What I will do is offer you tools, skills and insights that can contribute to helping your marriage become what God would have it be, but it is up to you and your spouse to fix your marriage. As your counselor, I can’t guarantee success. I wish I could. I am like a hunting guide who contracts to lead hunters to where they are likely to find the game they desire. All the guide can do is use his or her expertise and knowledge of the terrain so that the chances for success are as high as possible.
I will give assignments to be completed prior to each session.
Also, in order to see the greatest amount of success I would like you to attend Sunday services at the church of your choice that teaches and believes in the Bible. Hearing the word of God preached each Sunday will help us in the counseling process.
I would like you to consider attending a home Bible study, have a daily practice of time reading the Bible and in private personal prayer, and to memorize passages from the Bible.
If there is a need I may also ask you to attend a recovery/support group. Together with the time we spend in counseling I have when couples will do these things it gives us the greatest opportunity for success.
By electing to have marriage counseling, you have agreed to a period that will undoubtedly be difficult, require your finances, time and effort and, at times, be emotional.
But with the risks come the opportunity to make changes that could positively affect the rest of your life.
This probably will not happen all at once. Suppose you were in Los Angeles looking toward Richmond, Virginia. Then you changed your direction by only a single degree of the 360 degrees in a full circle. With only this small-but-fundamental change in course, instead of arriving in Richmond, you would pass north of New York City. There is a world of difference between Richmond and New York City!
In the same way, I hope that counseling will help you and your spouse make small-but-fundamental changes that make a world of difference in your marriage.
Counseling takes time and hard work. I will ask you to do things, to make changes in the way you are currently acting. It will not be easy to change.
Be assured, however, that the couples who benefit the most from counseling are those who willingly do what I suggest with a genuine desire to help their marriage.
Here are some suggestions to help you make the most of the time you spend in counseling:
1. It takes time and patience to change your current behavior to make your marriage happier.

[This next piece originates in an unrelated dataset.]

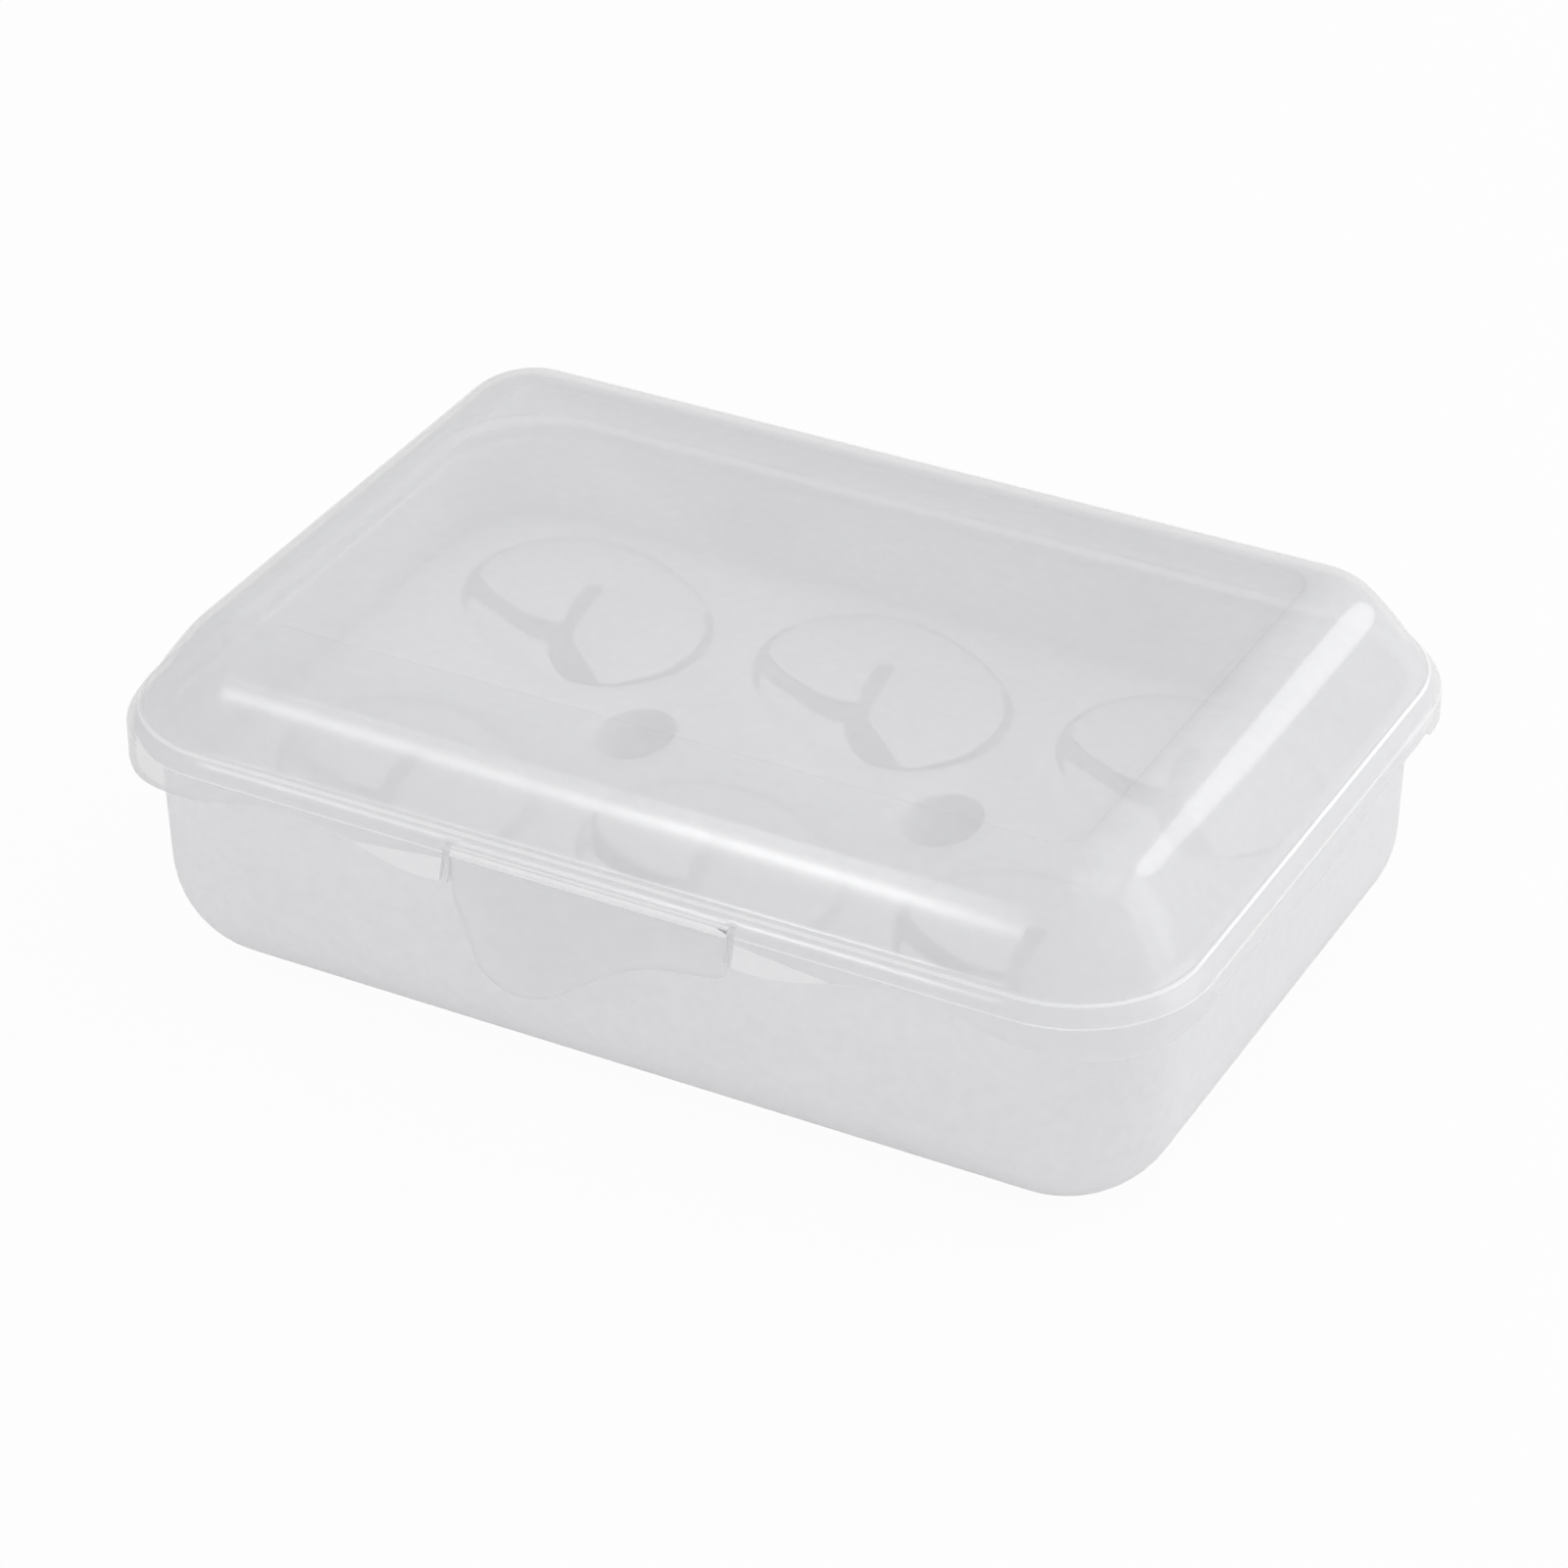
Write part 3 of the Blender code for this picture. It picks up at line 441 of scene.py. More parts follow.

Many of the things I ask you to do might seem unnatural, awkward or perhaps silly. You might resent following my suggestions. Some things I suggest are not meant to be permanent. But for maximum effectiveness, they should be followed at least while you are in counseling so that your marriage will have the opportunity to heal.

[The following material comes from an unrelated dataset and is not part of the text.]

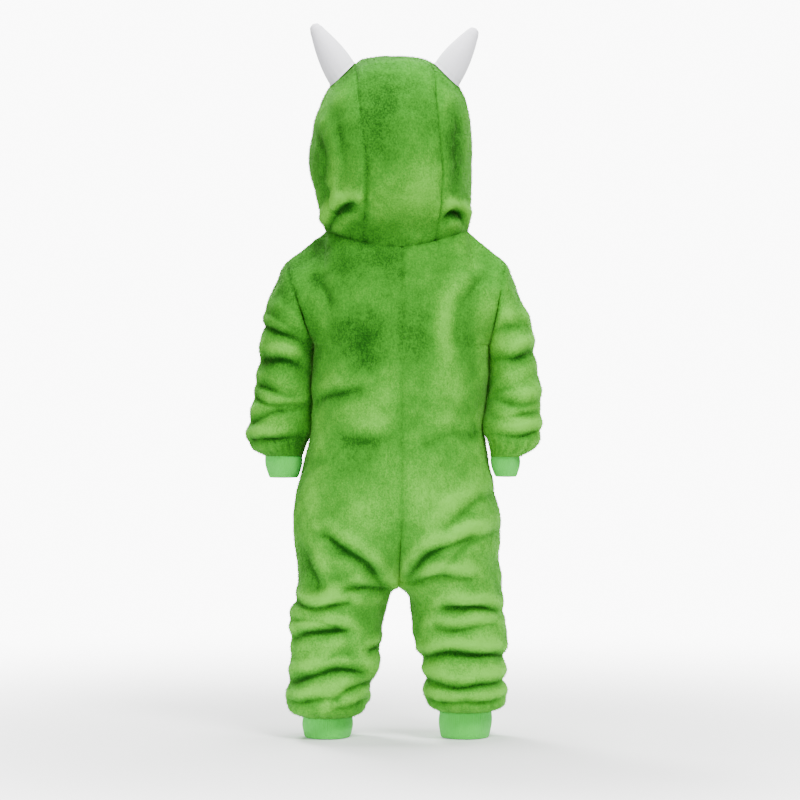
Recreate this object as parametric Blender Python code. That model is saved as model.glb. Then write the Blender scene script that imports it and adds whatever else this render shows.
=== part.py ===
"""A child's hooded plush one-piece suit, standing open and hollow as it is worn.

The tables are in millimetres and the meshes in metres. +X is the wearer's left, +Y the back and +Z up.
The origin is the middle of the neck, at the mean height of the shoulder seams.
"""

import math

import bmesh
import bpy
import numpy as np

MM = 0.001

# Cloth, in millimetres
PLUSH_WALL = 2.4
CUFF_WALL = 2.2
TAPE_WALL = 1.0
SEAM_GAP = 0.3
TAPE_GAP = 0.6
SLIDER_GAP = 0.8
# The neck seam is a little wider, because its two edges are faceted at different places
NECK_DROP = 0.95

# Left is +X and right is -X; back is +Y and front is -Y
LEFT = 1
RIGHT = -1
BACK = 1
FRONT = -1
SIDE_NAMES = {LEFT: "left", RIGHT: "right"}
FACE_NAMES = {BACK: "back", FRONT: "front"}

# Grid of the walls
BODY_COLUMNS = 10
NECK_COLUMNS = 6
YOKE_ROWS = 8
SLEEVE_ROWS = 24
SLEEVE_COLUMNS = 16
HOOD_SIDE_ROWS = 12
HOOD_SIDE_COLUMNS = 12
STRIP_COLUMNS = 6
CUFF_COLUMNS = 18
HORN_COLUMNS = 14


class Sections:
    """Rows of measures, read smoothly between the rows by their first column."""

    def __init__(self, columns, rows):
        table = np.array(rows, float)
        self.columns = columns
        self.table = table[np.argsort(table[:, 0])]

    def at(self, name, where):
        """The named column at one or many places, on a cubic curve through the rows."""
        known = self.table[:, 0]
        values = self.table[:, self.columns.index(name)]
        slopes = np.gradient(values, known)
        where = np.clip(np.asarray(where, float), known[0], known[-1])
        low = np.clip(np.searchsorted(known, where, side="right") - 1, 0, len(known) - 2)
        span = known[low + 1] - known[low]
        part = (where - known[low]) / span
        start = (2 * part**3 - 3 * part**2 + 1) * values[low]
        start_slope = (part**3 - 2 * part**2 + part) * span * slopes[low]
        end = (3 * part**2 - 2 * part**3) * values[low + 1]
        end_slope = (part**3 - part**2) * span * slopes[low + 1]
        return start + start_slope + end + end_slope


# Torso from the underarm to the crotch. The seam is the centre seam's x. The start angle is where a
# half's oval is cut by that seam: 0 in a torso, -90 degrees once it is a whole leg.
TORSO = Sections(
    ("height", "left_outer", "right_outer", "seam", "start_angle", "half_depth", "middle_y"),
    [
        (-118, 105.0, 102.5, 0.0, 0, 80, 0),
        (-157, 107.0, 102.5, 0.0, 0, 84, -4),
        (-190, 105.0, 98.5, 0.0, 0, 87, -7),
        (-212, 106.0, 95.5, 0.0, 0, 89, -8),
        (-231, 109.5, 99.0, 0.0, 0, 90, -7),
        (-256, 117.0, 102.5, 0.0, 0, 92, -5),
        (-288, 124.5, 109.0, 0.0, 0, 94, -2),
        (-318, 127.0, 114.5, 0.5, 0, 96, 0),
        (-345, 126.0, 115.0, 1.5, -14, 94, 1),
        (-365, 124.5, 113.0, 2.5, -35, 89, 1),
        (-380, 123.0, 115.0, 3.3, -55, 82, 1),
        (-391, 122.5, 117.5, 3.9, -74, 76, 0),
        (-398, 122.5, 117.5, 4.2, -90, 72, 0),
    ],
)

# Legs from the crotch to the ankle cuff, x measured out from the middle
LEG_COLUMNS = ("height", "outer", "inner", "half_depth", "middle_y")
LEGS = {
    LEFT: Sections(
        LEG_COLUMNS,
        [
            (-398, 122.5, 4.2, 72, 0),
            (-410, 123.0, 13.5, 69, 0),
            (-432, 130.0, 19.0, 63, -2),
            (-463, 130.0, 25.0, 59, -3),
            (-498, 131.5, 29.5, 56, -4),
            (-521, 134.0, 39.5, 54, -4),
            (-543, 135.0, 42.0, 51, -4),
            (-551, 130.0, 47.0, 45, -4),
            (-556.5, 117.0, 58.5, 32, -4),
        ],
    ),
    RIGHT: Sections(
        LEG_COLUMNS,
        [
            (-398, 117.5, -4.2, 72, 0),
            (-410, 118.0, 5.5, 69, 0),
            (-432, 118.0, 9.5, 63, -2),
            (-460, 125.0, 12.5, 59, -3),
            (-486, 120.5, 24.0, 56, -4),
            (-514, 119.5, 28.0, 54, -4),
            (-535, 121.5, 28.0, 51, -4),
            (-544, 118.5, 33.0, 45, -4),
            (-550, 106.0, 44.5, 32, -4),
        ],
    ),
}

# Squareness of the body's ovals: 2 is an ellipse
BODY_POWER = 2.2

# Shoulders and armholes
UNDERARM_HEIGHT = -118
SHOULDER_TIP = {LEFT: (137.0, -20.0), RIGHT: (122.5, -20.0)}
ARMHOLE_HALF_DEPTH = 45
YOKE_CURVE = 2.2
YOKE_SPREAD = 2.0
# The armhole's fullness near its edge, and how late the neck's corner shows in the yoke's rows
YOKE_EDGE_SPREAD = 5.0
YOKE_CORNER = 3.0

# Neck seam, on the hood's oval. Its height rises from the centre back to the shoulders.
NECK_BACK_HEIGHT = -4
NECK_SIDE_HEIGHT = 16
NECK_FRONT_HEIGHT = -32
NECK_BACK_RISE = 1.6
NECK_FRONT_RISE = 1.3

# Hood by height. Above the crown's base the ovals also close to the top.
HOOD = Sections(
    ("height", "middle_x", "half_width", "back_depth", "front_depth"),
    [
        (-40, 6.5, 84.5, 50, 54),
        (-10, 6.5, 84.5, 50, 57),
        (16, 6.5, 84.5, 60, 66),
        (35, 8.0, 87.0, 76, 74),
        (60, 10.0, 91.0, 92, 83),
        (94, 13.5, 95.0, 102, 91),
        (130, 12.0, 94.5, 104, 95),
        (170, 9.5, 94.0, 102, 97),
        (222, 9.0, 93.0, 100, 98),
    ],
)
CROWN_BASE = 96
CROWN_TOP = 222
HOOD_POWER = 2.3
CROWN_POWER = 2.6
HOOD_CENTRE = (9.0, 0.0, 95.0)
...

2. During counseling, there will be ups and downs in your relationship.
Only rarely does progress quickly gained last long. Be prepared for swings in your feelings about your spouse and about the benefits of counseling.
3. Don’t quit too early.
You are likely to feel that you want to end counseling if you experience two or three good weeks. If you end there, you might run into problems later if conflict again erupts. Or you might want to end counseling if you can’t see progress. Sometimes counseling gets “stuck,” and it takes several weeks to free it. If you feel “stuck,” tell me.

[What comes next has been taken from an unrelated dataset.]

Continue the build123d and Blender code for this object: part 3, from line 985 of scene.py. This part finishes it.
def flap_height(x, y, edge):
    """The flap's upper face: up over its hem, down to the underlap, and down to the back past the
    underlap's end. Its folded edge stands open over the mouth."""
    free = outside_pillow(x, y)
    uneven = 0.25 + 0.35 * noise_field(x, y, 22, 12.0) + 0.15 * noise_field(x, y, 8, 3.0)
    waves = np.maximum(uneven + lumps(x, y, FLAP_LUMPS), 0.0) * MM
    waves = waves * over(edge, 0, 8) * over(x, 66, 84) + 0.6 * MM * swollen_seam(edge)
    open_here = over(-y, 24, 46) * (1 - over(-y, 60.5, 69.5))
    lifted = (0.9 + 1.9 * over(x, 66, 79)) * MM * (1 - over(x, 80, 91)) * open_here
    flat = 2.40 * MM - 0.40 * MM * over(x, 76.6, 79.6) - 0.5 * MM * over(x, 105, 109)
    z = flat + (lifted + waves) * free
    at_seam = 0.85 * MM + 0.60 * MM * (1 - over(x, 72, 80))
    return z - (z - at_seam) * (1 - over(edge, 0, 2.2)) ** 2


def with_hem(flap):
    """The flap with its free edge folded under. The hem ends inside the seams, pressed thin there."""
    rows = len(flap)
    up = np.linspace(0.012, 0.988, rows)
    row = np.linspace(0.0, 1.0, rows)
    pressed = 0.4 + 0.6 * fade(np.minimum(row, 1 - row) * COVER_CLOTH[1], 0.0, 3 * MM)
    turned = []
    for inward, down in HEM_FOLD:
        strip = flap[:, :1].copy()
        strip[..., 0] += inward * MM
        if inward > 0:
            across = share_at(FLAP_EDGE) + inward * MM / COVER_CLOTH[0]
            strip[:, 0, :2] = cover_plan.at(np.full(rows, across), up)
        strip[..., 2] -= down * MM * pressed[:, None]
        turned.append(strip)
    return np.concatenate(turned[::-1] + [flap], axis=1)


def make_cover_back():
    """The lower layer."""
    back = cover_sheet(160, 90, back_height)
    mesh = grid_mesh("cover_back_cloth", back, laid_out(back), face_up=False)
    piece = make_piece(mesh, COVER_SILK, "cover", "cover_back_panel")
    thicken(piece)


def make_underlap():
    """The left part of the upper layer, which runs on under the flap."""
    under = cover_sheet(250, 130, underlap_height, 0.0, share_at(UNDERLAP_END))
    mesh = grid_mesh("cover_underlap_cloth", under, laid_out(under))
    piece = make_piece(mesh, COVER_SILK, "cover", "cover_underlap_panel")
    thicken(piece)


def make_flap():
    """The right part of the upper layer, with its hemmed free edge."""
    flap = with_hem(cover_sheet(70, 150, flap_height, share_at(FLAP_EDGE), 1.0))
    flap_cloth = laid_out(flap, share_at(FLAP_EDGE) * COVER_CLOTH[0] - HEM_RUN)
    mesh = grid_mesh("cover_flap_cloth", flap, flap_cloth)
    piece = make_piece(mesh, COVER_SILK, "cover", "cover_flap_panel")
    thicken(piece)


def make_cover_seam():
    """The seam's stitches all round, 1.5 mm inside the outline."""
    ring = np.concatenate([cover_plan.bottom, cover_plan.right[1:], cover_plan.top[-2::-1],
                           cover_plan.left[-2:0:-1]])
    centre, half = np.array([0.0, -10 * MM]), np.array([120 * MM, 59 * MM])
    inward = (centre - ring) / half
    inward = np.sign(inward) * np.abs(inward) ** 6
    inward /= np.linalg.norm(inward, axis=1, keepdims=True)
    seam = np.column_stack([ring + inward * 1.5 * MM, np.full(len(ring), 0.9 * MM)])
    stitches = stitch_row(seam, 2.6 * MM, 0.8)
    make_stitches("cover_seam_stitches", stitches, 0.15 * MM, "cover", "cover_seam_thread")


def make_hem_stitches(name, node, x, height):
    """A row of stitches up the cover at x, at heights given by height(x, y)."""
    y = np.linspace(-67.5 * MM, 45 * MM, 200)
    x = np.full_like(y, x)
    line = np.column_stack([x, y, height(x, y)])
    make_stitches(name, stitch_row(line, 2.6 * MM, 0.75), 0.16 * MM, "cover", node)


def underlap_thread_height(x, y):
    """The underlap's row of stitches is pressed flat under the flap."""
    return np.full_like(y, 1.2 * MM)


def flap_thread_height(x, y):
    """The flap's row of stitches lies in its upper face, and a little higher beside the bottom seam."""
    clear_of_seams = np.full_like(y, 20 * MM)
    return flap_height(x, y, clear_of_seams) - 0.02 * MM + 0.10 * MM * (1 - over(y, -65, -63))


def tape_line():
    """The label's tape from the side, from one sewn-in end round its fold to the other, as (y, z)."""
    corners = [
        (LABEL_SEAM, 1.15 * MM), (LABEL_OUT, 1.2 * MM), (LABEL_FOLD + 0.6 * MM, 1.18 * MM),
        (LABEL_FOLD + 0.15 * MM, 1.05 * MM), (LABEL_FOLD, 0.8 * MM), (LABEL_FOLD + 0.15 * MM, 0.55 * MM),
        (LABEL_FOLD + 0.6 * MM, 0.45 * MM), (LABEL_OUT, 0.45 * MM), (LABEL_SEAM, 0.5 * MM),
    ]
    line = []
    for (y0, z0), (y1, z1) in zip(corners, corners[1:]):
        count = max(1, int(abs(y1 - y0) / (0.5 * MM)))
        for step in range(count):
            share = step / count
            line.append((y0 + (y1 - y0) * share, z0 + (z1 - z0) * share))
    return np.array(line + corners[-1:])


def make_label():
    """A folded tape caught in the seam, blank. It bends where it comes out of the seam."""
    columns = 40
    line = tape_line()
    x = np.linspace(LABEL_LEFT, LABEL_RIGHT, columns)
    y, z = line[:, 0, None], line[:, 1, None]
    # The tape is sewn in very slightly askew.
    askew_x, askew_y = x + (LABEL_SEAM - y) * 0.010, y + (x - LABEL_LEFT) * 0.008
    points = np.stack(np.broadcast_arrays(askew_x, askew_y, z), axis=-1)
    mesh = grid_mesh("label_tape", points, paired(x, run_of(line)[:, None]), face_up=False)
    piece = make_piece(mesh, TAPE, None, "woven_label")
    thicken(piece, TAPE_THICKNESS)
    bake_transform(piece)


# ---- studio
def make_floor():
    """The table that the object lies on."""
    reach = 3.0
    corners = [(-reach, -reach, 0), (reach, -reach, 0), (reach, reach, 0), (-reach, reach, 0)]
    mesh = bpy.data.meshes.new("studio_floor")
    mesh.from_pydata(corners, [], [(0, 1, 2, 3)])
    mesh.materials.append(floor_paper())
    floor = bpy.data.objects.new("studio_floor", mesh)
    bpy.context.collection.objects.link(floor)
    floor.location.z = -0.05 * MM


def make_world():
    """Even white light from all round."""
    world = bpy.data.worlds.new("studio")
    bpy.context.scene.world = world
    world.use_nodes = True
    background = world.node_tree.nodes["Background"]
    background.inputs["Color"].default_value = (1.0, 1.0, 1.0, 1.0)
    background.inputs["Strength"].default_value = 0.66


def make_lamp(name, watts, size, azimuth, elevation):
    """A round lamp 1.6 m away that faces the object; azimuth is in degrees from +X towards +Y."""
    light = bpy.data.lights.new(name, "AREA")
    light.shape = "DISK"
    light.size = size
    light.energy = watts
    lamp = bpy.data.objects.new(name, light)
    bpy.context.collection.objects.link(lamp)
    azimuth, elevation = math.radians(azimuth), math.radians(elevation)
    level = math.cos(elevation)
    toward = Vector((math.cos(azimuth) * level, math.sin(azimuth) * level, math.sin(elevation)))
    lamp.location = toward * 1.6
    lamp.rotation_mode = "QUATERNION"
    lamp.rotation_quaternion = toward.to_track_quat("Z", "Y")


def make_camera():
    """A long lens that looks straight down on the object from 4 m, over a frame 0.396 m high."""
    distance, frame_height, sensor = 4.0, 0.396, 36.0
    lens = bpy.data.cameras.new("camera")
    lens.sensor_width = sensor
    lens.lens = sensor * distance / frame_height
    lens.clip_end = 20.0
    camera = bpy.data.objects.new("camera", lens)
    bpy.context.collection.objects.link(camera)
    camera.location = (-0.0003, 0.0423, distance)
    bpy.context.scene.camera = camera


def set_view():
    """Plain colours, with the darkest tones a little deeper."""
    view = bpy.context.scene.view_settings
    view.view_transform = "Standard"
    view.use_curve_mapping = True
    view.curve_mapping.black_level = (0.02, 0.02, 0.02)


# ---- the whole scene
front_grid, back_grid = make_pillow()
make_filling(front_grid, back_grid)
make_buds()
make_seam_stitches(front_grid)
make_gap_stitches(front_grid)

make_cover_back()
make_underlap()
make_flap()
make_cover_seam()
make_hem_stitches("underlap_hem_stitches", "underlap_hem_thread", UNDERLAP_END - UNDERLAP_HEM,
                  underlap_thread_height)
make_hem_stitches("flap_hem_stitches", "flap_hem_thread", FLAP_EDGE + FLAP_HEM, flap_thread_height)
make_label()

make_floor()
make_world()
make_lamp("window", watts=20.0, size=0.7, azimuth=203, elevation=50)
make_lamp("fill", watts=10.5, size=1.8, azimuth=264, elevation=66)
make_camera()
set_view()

4. Don’t expect perfection from your spouse.
Assume that your spouse is trying to do what is best, but is human, just as you and I are. At times, we will all fail. Practice forgiveness instead of judgment.
5. Change first.
When a marriage becomes troubled, there is a tendency to think, “I’ll change when I see that he (or she) is serious about changing.” The attitude is much less helpful than thinking, “I am responsible for my own behavior. I must change my negative behaviors without being concerned about what my spouse does.”
6. It’s worth the risk.
Perhaps things have not been well with your marriage for a long time. You might think, “It’s not worth the risk. Why should I try to love her (or him) one more time when it looks as if I’ll just be rejected again?” You might be correct in your thinking, but if you don’t take the risk – using counseling to really show your love to your spouse – then your marriage will almost surely fail.